La storia ha un epilogo ancor più spumeggiante. La giovane donna, ignara dei piaceri della carne negatigli dal compagno creduto ingenuamente idoneo a soddisfarla, tanto da fuggire con lui perché innamorata o semplicemente infatuata, cede, in un momento di distrazione della madre guardinga, nel momento più acuto della disputa legale, agli impulsi scatenati dalla conoscenza di un occasionale dongiovanni di provincia che completa la già ricca frittata con un colpo di scena inimmaginabile. Quel che accadrà, comunque, sanerà, per via di quei misteri che si scioglievano un tempo soltanto in Sicilia, tutte le ferite. O quasi.
A grandi linee, è questa la trama del primo romanzo di un sorprendente esordiente nel mondo delle lettere: Michele Guardì, (nella foto). Fimminedda (Sperling & Kupfer, pp.195, €16,90) è il frutto del ricordo della giovanile esperienza di avvocato appena laureato che l’autore sapientemente condisce con il colore della fantasia che negli anni si è dilatata a tal punto da farlo diventare un caposaldo della televisione italiana nell’invenzione di programmi di successo che continuano ancora e costituiscono asset sicuri per il servizio pubblico che mai li ha messi in discussione. Guardì, alla tenera età di settantaquattro anni, con lo stesso entusiasmo del giovanotto che patrocinava cause nella provincia siciliana una cinquantina d’anni fa, si è lanciato nell’avventura di romanziere regalandoci pagine godibilissime scritte con la leggerezza del disincanto figlio di una terra che ne ha viste fin troppe per non cogliere il grottesco ed anche l’abnorme in una storia di passione e d’intrigo che si risolve con avveduto senso dell’opportunità appena innervato da una sottile malinconia (e non spiegherò, naturalmente, il perché).

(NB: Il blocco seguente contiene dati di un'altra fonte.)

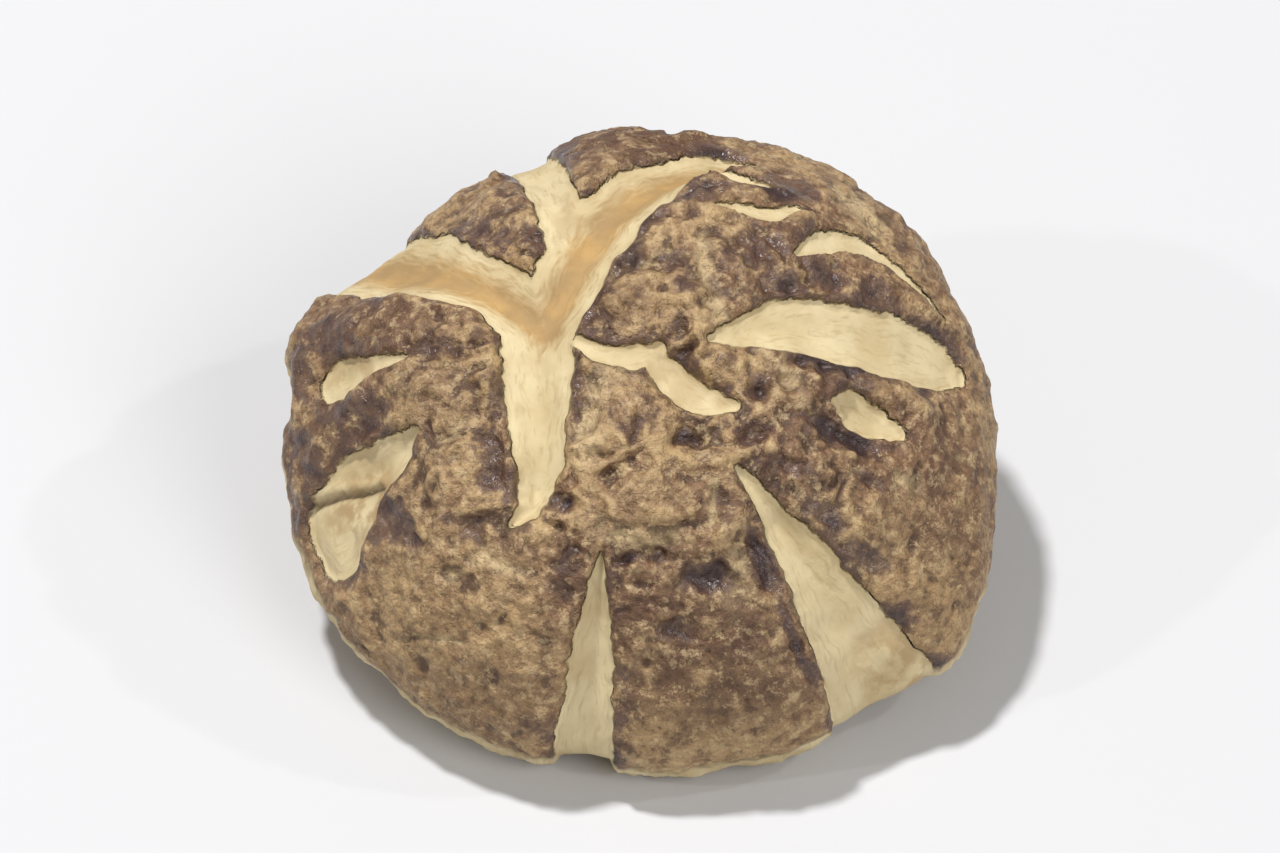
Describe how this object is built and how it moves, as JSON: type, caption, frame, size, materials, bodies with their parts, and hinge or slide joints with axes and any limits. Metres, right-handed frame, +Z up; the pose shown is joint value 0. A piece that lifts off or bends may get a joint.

Se il romanzo è accattivante, avvincente, scritto con leggerezza ed eleganza perfino quando s’inerpica sulla via che potrebbe indurre l’autore ad immergersi nella morbosità sollecitata dalla vicenda stessa, va pure detto che esso – almeno per come l’ho percepito – è anche una prova della commedia umana che ci restituisce i colori, i caratteri, lo spirito di una certa Sicilia ammaliante e sensuale, ironica e lieve, tragica e giocosa, con le sue mille contraddizioni che la rendono fascinosa ed amabile. Guardì si palesa così uno scrittore di razza, misurato e spassionato, stilisticamente ammirevole, esordiente sì, come ama definirsi, ma ricco di uno straordinario patrimonio di sentimenti che affiorano nelle pagine del romanzo alla stessa maniera di come si propongono a chi ha la fortuna di conoscerlo.
Dopo aver fatto l’avvocato, aver scritto per il cabaret e la radio, aver inventato un certo modo di fare televisione, aver messo in scena, in forma di musical, niente di meno che I promessi sposi (con grande successo), Guardì si è lanciato, senza paracadute, nel cielo della letteratura. Il volo sarà stato segnato da umane incertezze, ma l’atterraggio è stato morbido. Fimminedda, storia quasi vera come tutto ciò che partorisce la fantasia dei siciliani autentici, non è soltanto un romanzo, ma un “nuovo inizio” per un uomo che tante volte ha iniziato portando sempre a compimento la sua opera. Applausi.